Again and again the works interrogate the viewer, sometimes from a vantage point of extreme simplicity, sometimes from one of sought complexity. He shows us what the hand does and wants us to be aware of the pressure, the quantity of paint on the brush, where the hand stops, the whiplash potential of a line, and what it is that calls forth a figurative reference. He asks us to play along with him and to think of speed, surface, weight, and of the broken rhythms of stops and starts. We move from landscape to urban chaos, from ironic quotes to the elegance of awkward bedfellows. Uslé moves in and out of stories without ever fully narrating them. Things find their own justification for appearing. He delights in subtle spatial arrangements. He wheedles, laughs, disturbs, contradicts, and digresses. All possible attitudes and strategies can be performed on the surface in a kind of systemless system, full of ticks that never slide into mere recipe. He exploits polarities: a thin line and a thick one, fast and slow, gloss and matte, grid and gesture, construction and expression, without ever becoming programmatic.

His series 'Peintures Celibataires' (Bachelor Paintings, 1993), punning ironically on Duchamp, underlines the fact that each work stands alone as a sociable bachelor.
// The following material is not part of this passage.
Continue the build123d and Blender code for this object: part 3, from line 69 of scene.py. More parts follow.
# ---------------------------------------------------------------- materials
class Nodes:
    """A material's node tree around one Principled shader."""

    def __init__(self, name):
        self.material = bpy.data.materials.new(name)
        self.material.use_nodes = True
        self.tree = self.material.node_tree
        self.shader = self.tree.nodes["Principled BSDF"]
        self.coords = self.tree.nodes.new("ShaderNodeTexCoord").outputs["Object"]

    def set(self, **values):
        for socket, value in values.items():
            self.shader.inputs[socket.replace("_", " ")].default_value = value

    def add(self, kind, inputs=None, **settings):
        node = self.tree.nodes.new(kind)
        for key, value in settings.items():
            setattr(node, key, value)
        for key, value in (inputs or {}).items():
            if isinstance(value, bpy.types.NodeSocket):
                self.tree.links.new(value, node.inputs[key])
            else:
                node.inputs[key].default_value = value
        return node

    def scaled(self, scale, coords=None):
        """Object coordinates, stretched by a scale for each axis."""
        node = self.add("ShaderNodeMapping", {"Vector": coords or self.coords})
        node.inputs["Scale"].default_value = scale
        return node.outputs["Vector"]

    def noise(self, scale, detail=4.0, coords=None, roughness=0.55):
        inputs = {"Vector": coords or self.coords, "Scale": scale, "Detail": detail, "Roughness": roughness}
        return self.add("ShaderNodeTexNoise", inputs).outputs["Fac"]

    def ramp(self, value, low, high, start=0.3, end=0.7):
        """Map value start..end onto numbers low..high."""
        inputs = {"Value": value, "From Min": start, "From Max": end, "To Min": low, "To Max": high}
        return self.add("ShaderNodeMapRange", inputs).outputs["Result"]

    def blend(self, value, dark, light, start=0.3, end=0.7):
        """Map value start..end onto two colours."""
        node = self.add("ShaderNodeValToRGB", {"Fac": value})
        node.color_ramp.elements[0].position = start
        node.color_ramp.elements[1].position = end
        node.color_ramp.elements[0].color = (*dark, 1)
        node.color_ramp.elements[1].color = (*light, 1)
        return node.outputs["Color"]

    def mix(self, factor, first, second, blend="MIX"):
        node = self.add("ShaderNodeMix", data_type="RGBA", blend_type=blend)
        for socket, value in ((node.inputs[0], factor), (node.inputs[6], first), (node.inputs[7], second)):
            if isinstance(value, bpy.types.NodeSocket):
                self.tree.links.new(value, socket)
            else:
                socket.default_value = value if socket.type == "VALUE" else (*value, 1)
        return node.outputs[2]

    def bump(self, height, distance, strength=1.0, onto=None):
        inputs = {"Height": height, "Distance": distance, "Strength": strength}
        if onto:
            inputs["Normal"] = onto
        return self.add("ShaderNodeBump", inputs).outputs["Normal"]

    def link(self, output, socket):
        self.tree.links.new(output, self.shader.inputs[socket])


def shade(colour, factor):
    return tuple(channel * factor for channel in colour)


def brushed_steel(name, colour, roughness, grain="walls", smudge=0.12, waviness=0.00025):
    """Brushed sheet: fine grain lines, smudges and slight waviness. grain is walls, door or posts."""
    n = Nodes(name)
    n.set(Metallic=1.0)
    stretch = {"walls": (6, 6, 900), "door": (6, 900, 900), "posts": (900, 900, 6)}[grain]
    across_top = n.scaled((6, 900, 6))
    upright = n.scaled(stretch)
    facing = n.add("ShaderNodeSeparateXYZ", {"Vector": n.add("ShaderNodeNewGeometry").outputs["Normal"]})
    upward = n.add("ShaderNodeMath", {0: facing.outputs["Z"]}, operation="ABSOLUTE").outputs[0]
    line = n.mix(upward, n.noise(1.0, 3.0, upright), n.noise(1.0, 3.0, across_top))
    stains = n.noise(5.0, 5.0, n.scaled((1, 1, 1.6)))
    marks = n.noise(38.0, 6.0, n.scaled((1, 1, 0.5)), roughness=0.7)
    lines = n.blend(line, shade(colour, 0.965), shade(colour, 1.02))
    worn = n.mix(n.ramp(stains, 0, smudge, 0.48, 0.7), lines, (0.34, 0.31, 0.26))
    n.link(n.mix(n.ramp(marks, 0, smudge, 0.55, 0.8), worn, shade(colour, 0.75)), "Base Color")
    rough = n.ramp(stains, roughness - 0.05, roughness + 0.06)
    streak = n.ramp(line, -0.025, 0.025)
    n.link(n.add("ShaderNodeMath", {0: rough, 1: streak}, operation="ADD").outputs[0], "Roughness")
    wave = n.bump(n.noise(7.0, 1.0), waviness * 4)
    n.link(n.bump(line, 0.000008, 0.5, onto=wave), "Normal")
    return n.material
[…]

For example, Me enredo en tu cabello (I Get Caught Up in Your Hair, 1993) literally shows the brushstroke playing over and under the painting, creating the impression of hair or woodgrain. Yet when the eruption of a sudden horizontal band produces a shift, we lurch into a sensation of landscape. Mi-Mon (1993), on the other hand, picks up on Uslé's readings of Miró and Mondrian, combining the spontaneous with the cold. He is clearly moved by Mondrian's search in his early works for contact with a world that lay beyond, or beneath, the outer shell of matter. Uslé may well have felt the weight of Mondrian's remark that 'the cultivated man of today is gradually turning away from natural things, and his life is becoming more and more abstract.' 4 However, he recognised that he was under no onus to choose between the two. Questioning language as much as painting, in Mi-Mon he simultaneously made use of the space-defining web and capricious, organic elements. Bringing these elements together, Uslé juxtaposed what Modernists had seen as opposed concepts: the rational against the organic; a world without curves and diagonals against the Surreal.
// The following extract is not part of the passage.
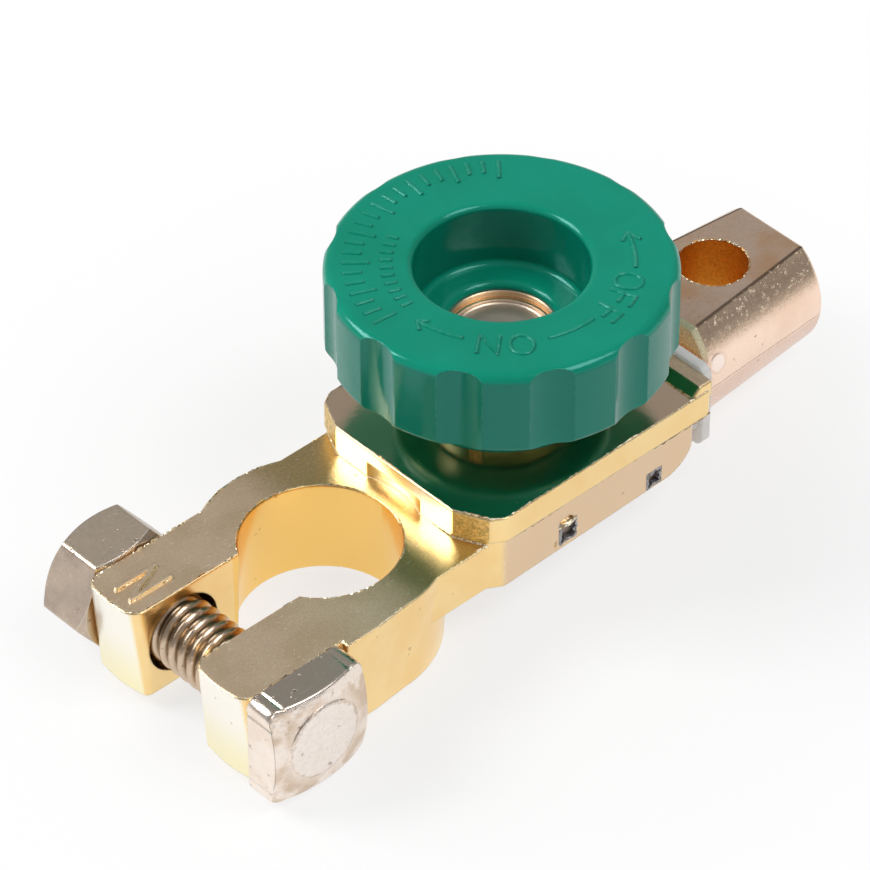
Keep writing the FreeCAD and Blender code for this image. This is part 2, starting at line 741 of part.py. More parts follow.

With his Mal de sol (Sunstroke, 1994) series, Uslé's work became increasingly more prolix, allusive, and convoluted, openly tolerant of chance and disorder. It defined a kind of anti-form, feeding off and stealing from painting's bones. Mal de sol refers to the images that danced across his mind under the effects of sunstroke. When he tried to recall the incident he saw snatches of light that were like the shaking of a kaleidoscope: 'I cannot remember the forms well, but I do remember the weight of their light. Without becoming patterns, some of the broken-up images unfolded into almost geometrical shapes similar to dry flowers or stars. I could not stand them and even with my eyes shut they dazzled me. They were never fixed and in their active fragmentation they gave birth to new images.' 5 The painting that gives the title to the series is an extraordinary work, throwing out shadows from elements that aren't there and juxtaposing frosted twigs with a surreal organic shape. Looped under it is a kind of pin-striped shirt cuff. Three rings that have a loose relationship to the horizontal bands are inset on the other side of the work, where a screen-like, blurry effect reveals no legible image. Utterly off-key, the painting is as empty as one of the Kurosawa winter landscapes that Uslé so admires; everything lies close to the surface.
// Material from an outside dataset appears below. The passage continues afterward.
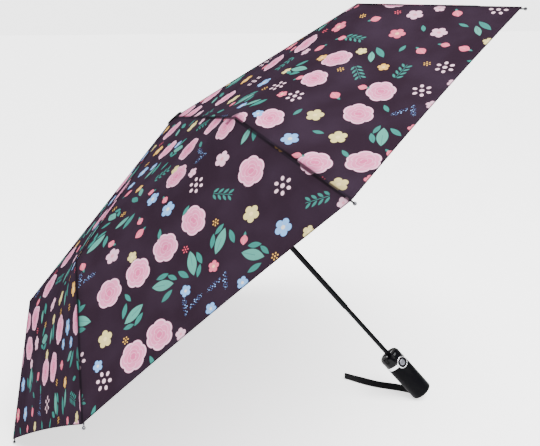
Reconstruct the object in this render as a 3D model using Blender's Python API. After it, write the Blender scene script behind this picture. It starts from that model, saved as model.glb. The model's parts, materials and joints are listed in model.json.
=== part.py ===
"""Three-fold folding umbrella, open and lying on two rib tips and its handle.

Metres.  The umbrella is modelled upright in its own frame (handle bottom at
z = 0, crown at z = LENGTH, ribs spread around z) under one empty, which then
lays it down so that the two lowest rib tips and the handle rest on z = 0.
"""
import math

import bmesh
import bpy
from mathutils import Matrix, Vector

for old in list(bpy.data.objects):
    bpy.data.objects.remove(old, do_unlink=True)

# ---------------------------------------------------------------- dimensions
LENGTH = 0.5756            # handle bottom to cap top, shaft extended
RIB_COUNT = 8
FIRST_RIB = math.radians(202.5)

CLEAR = 0.0003             # gap between neighbouring fixed pieces
RUN = 0.0004               # radial running gap between telescoping tubes

TUBE_WALL = 0.00035
LOWER_R = 0.0035
MIDDLE_R = LOWER_R + TUBE_WALL + RUN
UPPER_R = MIDDLE_R + TUBE_WALL + RUN
UPPER_LEN = 0.2050         # measured down from the cap top
MIDDLE_TOP = 0.1800        # depth of the middle tube's top below the cap top
MIDDLE_BOTTOM = 0.3910
LOWER_TOP = 0.3610

CAP_R = 0.0140
CAP_T = 0.0028
HUB_DROP = 0.0031          # canopy top below the cap top
CANOPY_T = 0.0006
CANOPY_OFFSET = 0.0050     # canopy outer face above the rib centre line
CANOPY_HOLE_R = 0.0060

PIVOT_R = 0.0110           # radius of crown and runner pivot circles
SLOPE = math.radians(9.76)       # open slope of the inner and middle ribs
OUTER_SLOPE = math.radians(39.9)
INNER_LEN = 0.1630
MIDDLE_LEN = 0.1613
OUTER_LEN = 0.1998
STRETCHER_LEN = 0.0920
LINK_ARM = 0.0100
LINK_ARM_RATIO = 1.06
FOLD = math.radians(78.2)
MIDDLE_FOLD = math.radians(175.5)

PIN_R = 0.0008
HOLE_R = 0.0011
RIB_W = 0.0017             # half width of the inner rib
RIB_H = 0.0018             # half height of every rib channel
SHEET = 0.0005
SIDE = 0.0003              # gap between nested channels
BASE_DROP = 0.0021         # inner face of a channel's base under its centre
ELBOW_DROP = 0.0027        # outer pivot under the middle rib's centre line
ROD_RISE = 0.0025          # outer rod above the outer pivot
ROD_R = 0.0014
BEAD_R = 0.0022
CORNER_BACK = 0.0035       # canopy corner short of the bead
HEM_SCALLOP = 0.0040

WIRE_R = 0.0006
WIRE_GAP = 0.0003
SLOT_HALF = 0.0012
TONGUE_HALF = 0.0008
FLANGE_R = 0.0142

HANDLE_H = 0.0836
HANDLE_R = 0.0166
HANDLE_EDGE = 0.0040
COLLAR_H = 0.0163
BAND_H = 0.0050
COLLAR_BORE_DEPTH = 0.0270
NOTCH_R = 0.0030
END_CAP_R = 0.0092
END_CAP_T = 0.0030
BUTTON_DROP = 0.0198       # button centre below the handle top
BUTTON_AZ = math.radians(-48.0)
BEZEL_R = 0.0094
BEZEL_OUT = 0.0174
BEZEL_SEAT = 0.0107
BEZEL_FLOOR = 0.0010
RING_R = 0.0078
BUTTON_R = 0.0047
BUTTON_FACE = 0.0176
BUTTON_HEAD = 0.0028
STEM_R = 0.0017
BUTTON_TRAVEL = 0.0022
SPRING_WIRE = 0.0003

STRAP_W = 0.0100          # ribbon height, standing on its edge
STRAP_T = 0.0010
STRAP_GAP = 0.0008         # between the loop's two runs
STRAP_LIFT = 0.0003

CROWN_Z = LENGTH - HUB_DROP - CANOPY_OFFSET / math.cos(SLOPE) + (CAP_R - PIVOT_R) * math.tan(SLOPE)
RUNNER_Z = CROWN_Z - 2 * STRETCHER_LEN * math.sin(SLOPE)
MID_IN = RIB_W + SIDE
MID_OUT = MID_IN + SHEET + 0.0001
LINK_IN = MID_OUT + SIDE
LINK_OUT = LINK_IN + 0.0006
CLIP_IN = MID_OUT + SIDE
CLIP_OUT = CLIP_IN + 0.0006

# ------------------------------------------------------------------- helpers
ROOT = bpy.data.objects.new("umbrella_frame", None)
bpy.context.collection.objects.link(ROOT)
MATERIALS = {}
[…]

It was in these recent works that Uslé used painting as a means of exploring language itself. The title Asa-Nisi-Masa (1994-95) comes from Fellini's 8 1/2 (1963), and are the words of a spell the children use when, on the point of falling asleep, they see the eyes of a face in a picture looking at them. Feeling frightened, they say the magic words in order to protect themselves. The three words flash out across the work in three movements as if registering a voice on an oscilloscope. Since the painting cannot represent the world, the best we can do is to surrender to its spell; the work stares back at us, just as we look at it. The question for Uslé then became how to find a relationship to reality within the discipline of painting. Such relationships depend on one's personal circumstances, but Uslé affirmed his desire to look for what he calls a quality of lightness in painting and in living. He turned to multiple layers of colour and to the subtle traces of the brush. Without engaging in a completely meta-pictorial process, the more he explored the field, the more an ironic self-consciousness, a certain intertextuality, came into play. In his essay 'The Exhaustion of Literature', John Barth notes how the death of the novel became the inspiration for a new kind of fiction, and Uslé has similarly observed that 'painting is an invention framed in search of its own redefinition. In my case, as in a path split into occasionally opposed zigzags, solitude and silence have been necessary to favour more serene, less anxious, encounters.' 6 But while Uslé's journey has involved significant shifts in perspective, in accordance with a careful and cultivated maturity of the mind's eye, his essential concerns have remained the same.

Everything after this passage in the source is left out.